Firmen müssen der Arbeitsagentur jährlich bis Ende März melden, ob sie die Quote erfüllen. Wenn nicht, ist für jeden nicht besetzten Job eine monatliche Abgabe von 155 bis 815 Euro fällig – gestaffelt nach der Beschäftigtenzahl im Jahresmittel.
5000 Euro Prämie für Einstellung oder Ausbildung
Wer Aufträge an separat gezählte Behindertenwerkstätten auslöst, kann sie sich vom Integrationsamt hälftig anrechnen lassen. „Solche Unternehmen sorgen immerhin indirekt für sinnstiftende Arbeit von Menschen mit Handicap“, sagt Amtsleiterin Heike Horn-Pittroff. Für sie gibt es keine Schwarzen Schafe, sind die Gründe der Nichterfüllung vielschichtig: „Mal fehlt Personal, mal behindertengerechte Ausstattung.“
Laut Kommunalem Sozialverband haben sich hiesige Arbeitgeber 2023 mit insgesamt 31,8 Millionen Euro freigekauft – Einnahmen, mit denen wieder und nur die Beschäftigung von Behinderten gefördert wird.
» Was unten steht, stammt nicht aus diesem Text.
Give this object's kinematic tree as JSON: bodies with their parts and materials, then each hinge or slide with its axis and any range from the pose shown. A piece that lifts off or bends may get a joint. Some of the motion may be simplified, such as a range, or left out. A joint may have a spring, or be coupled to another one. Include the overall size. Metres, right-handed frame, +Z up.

Das Land kann nur unterstützen. Gefragt sind die Wirtschaft und die Gesellschaft insgesamt. – Petra Köpping, SPD, Sachsens Staatsministerin für Soziales, Gesundheit und gesellschaftlichen Zusammenhalt
Die kleinteilige Wirtschaftsstruktur im Freistaat sei ein wesentlicher Grund, warum die Zahlen unterm Bundesschnitt liegen, heißt es vom Sozialministerium. Die vielen kleinen Betriebe hätten weniger Ressourcen für passgenaue Angebote als große.
Ressortchefin Petra Köpping (SPD) räumt das Defizit ein. Aber „im Vergleich mit anderen ostdeutschen Ländern stehen wir noch gut da“, sagt sie. Um die Chancen für Behinderte auf dem Arbeitsmarkt zu verbessern, gebe es seit 2013 eine Allianz von 21 Partnern aus Wirtschaft, Kammern, Behindertenverbänden und Staatsregierung. Wer Gehandicapte ausbilde oder einstelle, erhalte bis zu 5000 Euro Prämie.
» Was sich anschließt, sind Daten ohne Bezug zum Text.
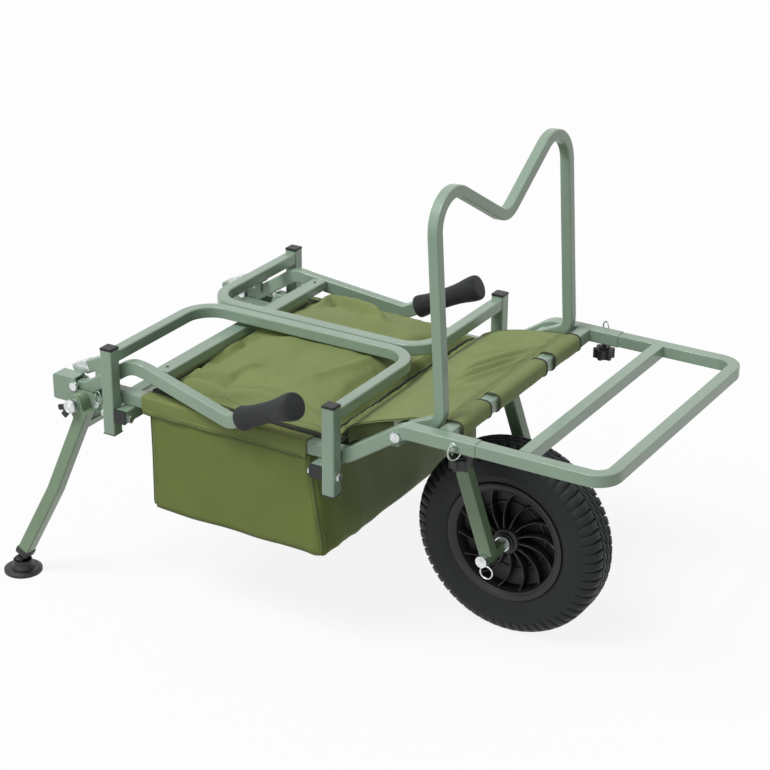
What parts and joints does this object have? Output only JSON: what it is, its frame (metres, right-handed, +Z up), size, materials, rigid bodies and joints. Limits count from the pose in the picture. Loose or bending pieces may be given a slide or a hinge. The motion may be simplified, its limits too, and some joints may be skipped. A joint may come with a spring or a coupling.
{
  "type": "fishing trolley",
  "caption": "Folding one-wheel fishing trolley: tube frame with underslung cloth bag, swing gates, M-shaped load guard, sliding front rack, folding handle and rear legs.",
  "frame": {"origin": "centre of the bounding box's base, on the ground between wheel and feet", "axes": "+X forward towards the wheel and front rack, +Y to the far side, +Z up"},
  "size_m": [1.2434, 0.7016, 0.8924],
  "materials": {
    "green_paint": "sage green powder coat, satin",
    "zinc": "bright zinc",
    "dark_steel": "painted rivet",
    "black_plastic": "moulded black",
    "grip_foam": "closed cell foam",
    "tyre": "black rubber",
    "canvas": "coated olive polyester cloth"
  },
  "bodies": {
    "frame": {"side_rail_near": "green_paint", "side_rail_far": "green_paint", "front_cross_member": "green_paint", "fork_cross_tube": "green_paint", "gate_cross_tube_back": "green_paint", "gate_cross_tube_front": "green_paint", "tube_plugs": "black_plastic", "bracket_near": "green_paint", "bracket_far": "green_paint", "fork_near": "green_paint", "fork_far": "green_paint", "axle": "zinc", "axle_collars": "zinc", "gate_bolts": "zinc", "guard_bolts": "zinc", "ring_pin_near": "zinc", "ring_pin_far": "zinc", "handle_bolts": "zinc", "leg_bolt_near": "zinc", "leg_bolt_far": "zinc", "leg_stops": "zinc", "wheel_lock_pins": "zinc", "bag": "canvas", "cover": "canvas", "apron": "canvas", "rail_sleeve_near": "canvas", "rail_sleeve_far": "canvas", "hem": "canvas"},
    "wheel": {"rim": "black_plastic", "tyre": "tyre", "valve": "black_plastic"},
    "gate_near_body": {"gate_near": "green_paint", "gate_caps_near": "black_plastic"},
    "gate_far_body": {"gate_far": "green_paint", "gate_caps_far": "black_plastic"},
    "guard_body": {"guard": "green_paint"},
    "rack_body": {"rack": "green_paint"},
    "handle_body": {"handle": "green_paint", "stub_ends": "zinc", "handle_rivets": "dark_steel", "grip_near": "grip_foam", "grip_far": "grip_foam"},
    "leg_frame": {"leg_near": "green_paint", "leg_far": "green_paint", "leg_cross_tube": "green_paint", "leg_plug_near": "black_plastic", "leg_plug_far": "black_plastic", "foot_pins": "zinc"},
    "foot_near_body": {"foot_near": "black_plastic"},
    "foot_far_body": {"foot_far": "black_plastic"},
    "rack_knob_near_body": {"rack_knob_near": "black_plastic"},
    "rack_knob_far_body": {"rack_knob_far": "black_plastic"},
    "leg_knob_near_body": {"leg_knob_near": "black_plastic"},
    "leg_knob_far_body": {"leg_knob_far": "black_plastic"}
  },
  "joints": [
    {"name": "wheel_spin", "type": "hinge", "parent": "frame", "child": "wheel", "pos_m": [0.31, 0, 0.186], "axis": [0, 1, 0], "continuous": true},
    {"name": "gate_near_open", "type": "hinge", "parent": "frame", "child": "gate_near_body", "pos_m": [-0.1245, -0.3, 0.379], "axis": [1, 0, 0], "range_deg": [0, 90]},
    {"name": "gate_far_open", "type": "hinge", "parent": "frame", "child": "gate_far_body", "pos_m": [-0.1245, 0.3, 0.379], "axis": [-1, 0, 0], "range_deg": [0, 90]},
    {"name": "guard_fold", "type": "hinge", "parent": "frame", "child": "guard_body", "pos_m": [0.228, 0, 0.475], "axis": [0, -1, 0], "range_deg": [0, 89]},
    {"name": "rack_slide", "type": "slide", "parent": "frame", "child": "rack_body", "axis": [1, 0, 0], "range_m": [-0.06, 0.035]},
    {"name": "handle_play", "type": "hinge", "parent": "frame", "child": "handle_body", "pos_m": [-0.455, 0, 0.408], "axis": [0, -1, 0], "range_deg": [0, 1.2]},
    {"name": "legs_fold", "type": "hinge", "parent": "frame", "child": "leg_frame", "pos_m": [-0.437, 0, 0.385], "axis": [0, 1, 0], "range_deg": [0, 50]},
    {"name": "foot_near_tilt", "type": "hinge", "parent": "leg_frame", "child": "foot_near_body", "pos_m": [-0.58535, -0.314, 0.0288], "axis": [0, 1, 0], "range_deg": [-15, 15]},
    {"name": "foot_far_tilt", "type": "hinge", "parent": "leg_frame", "child": "foot_far_body", "pos_m": [-0.58535, 0.314, 0.0288], "axis": [0, 1, 0], "range_deg": [-15, 15]},
    {"name": "rack_knob_near_turn", "type": "hinge", "parent": "frame", "child": "rack_knob_near_body", "pos_m": [0.345, -0.271, 0.45], "axis": [0, 0, 1], "continuous": true},
    {"name": "rack_knob_far_turn", "type": "hinge", "parent": "frame", "child": "rack_knob_far_body", "pos_m": [0.345, 0.271, 0.45], "axis": [0, 0, 1], "continuous": true},
    {"name": "leg_knob_near_turn", "type": "hinge", "parent": "frame", "child": "leg_knob_near_body", "pos_m": [-0.437, -0.32, 0.385], "axis": [0, 1, 0], "continuous": true},
    {"name": "leg_knob_far_turn", "type": "hinge", "parent": "frame", "child": "leg_knob_far_body", "pos_m": [-0.437, 0.32, 0.385], "axis": [0, 1, 0], "continuous": true}
  ]
}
Schwerbehinderte sind besser qualifiziert
Das Land könne nur unterstützen, schränkt die Ministerin ein. „Gefragt sind die Wirtschaft und die Gesellschaft insgesamt“, so Köpping, die auch positive Beispiele kennt – wie den Gebäudedienstleister DieLei in Reichenbach im Vogtland. Die gemeinnützige GmbH ist eins von 61 Inklusionsunternehmen in Sachsen. 22 ihrer 43 Beschäftigten sind schwerbehindert.
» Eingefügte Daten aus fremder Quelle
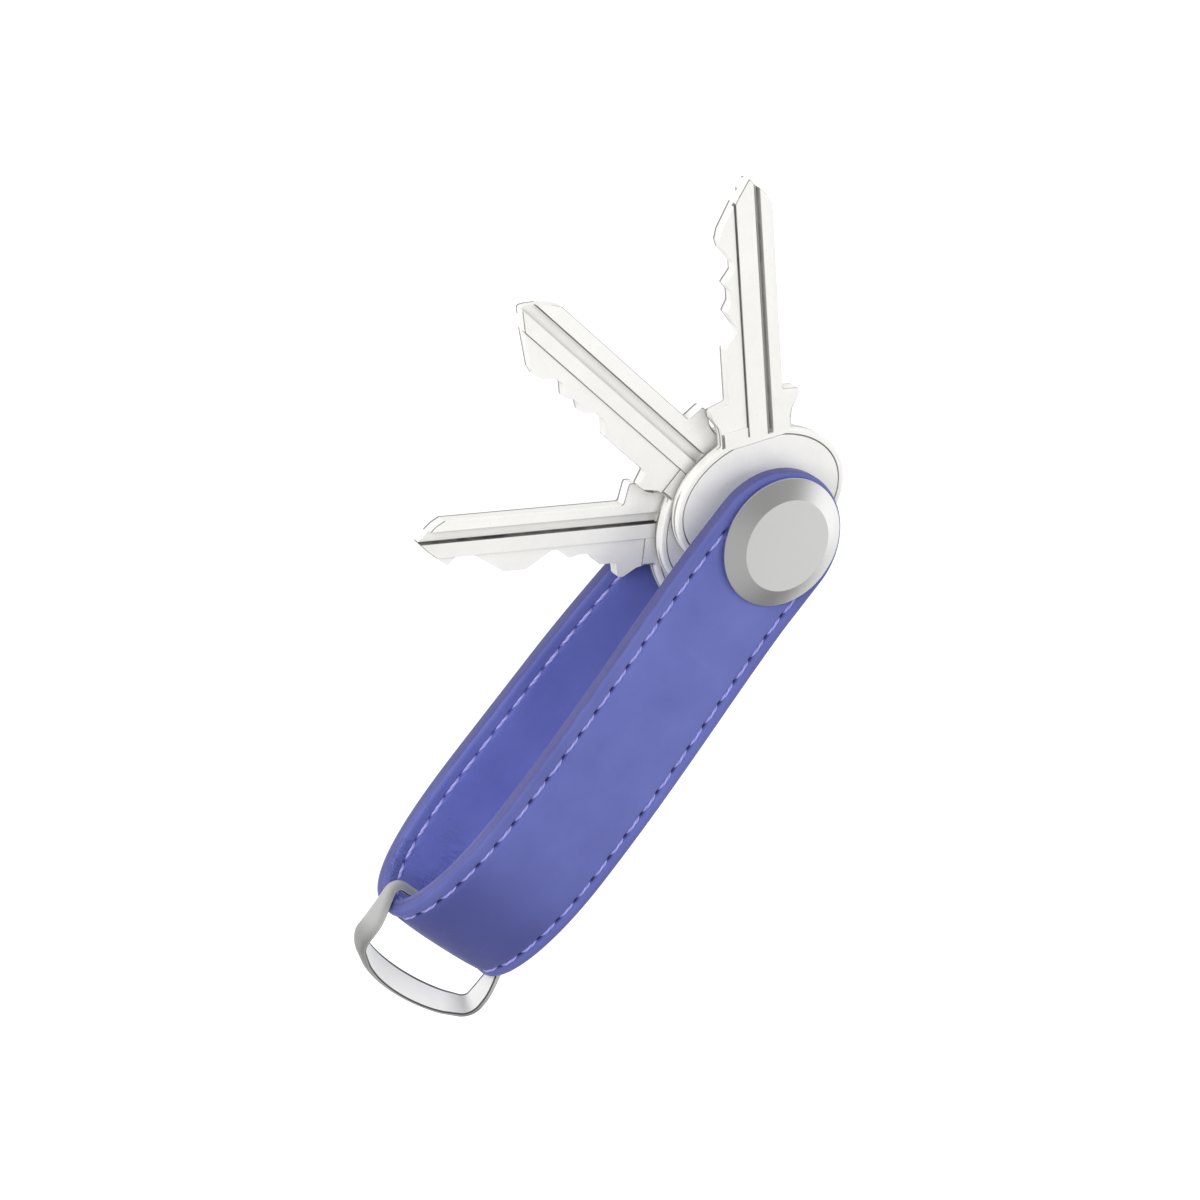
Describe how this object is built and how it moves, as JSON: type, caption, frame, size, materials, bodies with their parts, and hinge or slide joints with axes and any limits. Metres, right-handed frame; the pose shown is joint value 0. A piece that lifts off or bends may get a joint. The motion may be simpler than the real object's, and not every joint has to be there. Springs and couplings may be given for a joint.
{
  "type": "key organizer",
  "caption": "Key organizer: a folded leather strap with stitched edges, clamped by a screwed post between two bevelled steel discs, with cylinder-lock keys that turn out and a flat D-ring in the fold",
  "frame": {"origin": "on the post's axis, on the rear disc's outer face", "axes": "+Z along the post from the rear disc to the front disc, through the stack; the strap runs from the post towards -X and the D-ring is at its -X end; +Y is the side that the keys stand out on in the rest pose"},
  "size_m": [0.1115, 0.0625, 0.0179],
  "materials": {
    "leather": "periwinkle violet-blue smooth leather, fine grain, satin",
    "lining": "the same leather on the inner side, slightly more matt, finely creased in the fold",
    "core_board": "thin stiffening film between the leathers, not seen",
    "thread": "light lavender waxed polyester thread",
    "satin_steel": "satin steel, light grey",
    "nickel_silver": "bright nickel silver, smooth",
    "brass": "plain turned brass",
    "nylon": "natural nylon"
  },
  "bodies": {
    "strap_and_post": {"strap_outer_leather": "leather", "strap_core": "core_board", "strap_lining_leather": "lining", "needle_thread_left": "thread", "needle_thread_right": "thread", "bobbin_thread_left": "thread", "bobbin_thread_right": "thread", "front_disc": "satin_steel", "barrel_post": "satin_steel", "front_washer": "satin_steel", "rear_washer": "satin_steel", "front_spacer": "nylon", "key_spacer_upper": "brass", "key_spacer_lower": "brass"},
    "rear_travel": {"rear_thrust_washer": "brass"},
    "rear_fastener": {"rear_disc": "satin_steel", "lock_screw": "satin_steel"},
    "top_key": {"key_top": "nickel_silver"},
    "middle_key": {"key_middle": "nickel_silver"},
    "bottom_key": {"key_bottom": "nickel_silver"},
    "ring": {"d_ring": "satin_steel"}
  },
  "joints": [
    {"name": "rear_unscrew_travel", "type": "slide", "parent": "strap_and_post", "child": "rear_travel", "axis": [0, 0, -1], "range_m": [0, 0.007]},
    {"name": "rear_unscrew_turn", "type": "hinge", "parent": "rear_travel", "child": "rear_fastener", "pos_m": [0, 0, 0], "axis": [0, 0, -1], "range_deg": [0, 3600]},
    {"name": "key_top_turn", "type": "hinge", "parent": "strap_and_post", "child": "top_key", "pos_m": [0, 0, 0.01], "axis": [0, 0, 1], "continuous": true},
    {"name": "key_middle_turn", "type": "hinge", "parent": "strap_and_post", "child": "middle_key", "pos_m": [0, 0, 0.0078], "axis": [0, 0, 1], "continuous": true},
    {"name": "key_bottom_turn", "type": "hinge", "parent": "strap_and_post", "child": "bottom_key", "pos_m": [0, 0, 0.0055], "axis": [0, 0, 1], "continuous": true},
    {"name": "d_ring_swing", "type": "hinge", "parent": "strap_and_post", "child": "ring", "pos_m": [-0.06627, 0, 0.00915], "axis": [0, 1, 0], "range_deg": [-100, 105]}
  ],
  "couplings": [
    {"joint": "rear_unscrew_turn", "follows": "rear_unscrew_travel", "rad_per_m": 8976}
  ]
}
Nach Auskunft der Landesarbeitsagentur leben in Sachsen gut 150.000 Schwerbehinderte im erwerbsfähigen Alter. Die meisten arbeiten in der Metallerzeugung, im Bau- und Ausbaugewerbe, in Sozialwesen, Einzelhandel und im öffentlichen Dienst.

Quelle: Karl-Ludwig Oberthür
Vizechef Steffen Leonhardi sieht nicht nur eine soziale Verantwortung, sondern und entgegen Vorurteilen „ein signifikantes Fachkräftepotenzial, auf welches wir angesichts der demografischen Entwicklung dringend angewiesen sind“. Gut zwei Drittel der Ende April gemeldeten 9426 schwerbehinderten Arbeitslosen haben einen Berufsabschluss oder eine akademische Ausbildung – deutlich mehr als der Durchschnitt aller Jobsuchenden.
Kfz-Meister Tömel hat die Zeichen der Zeit erkannt – und die Belegschaft von „Gustavs Autohof“ in Kreischa auf einem Seminar gelernt, wie man mit Hörgeschädigten kommuniziert. Kristin Neubert ist mittlerweile eine feste Größe im Team. Dafür gab es das Inklusionszertifikat der Bundesagentur für Arbeit. Chef Tömel will nun noch einen geistig Beeinträchtigten einstellen – nicht nur wegen der gesetzlichen Vorgabe.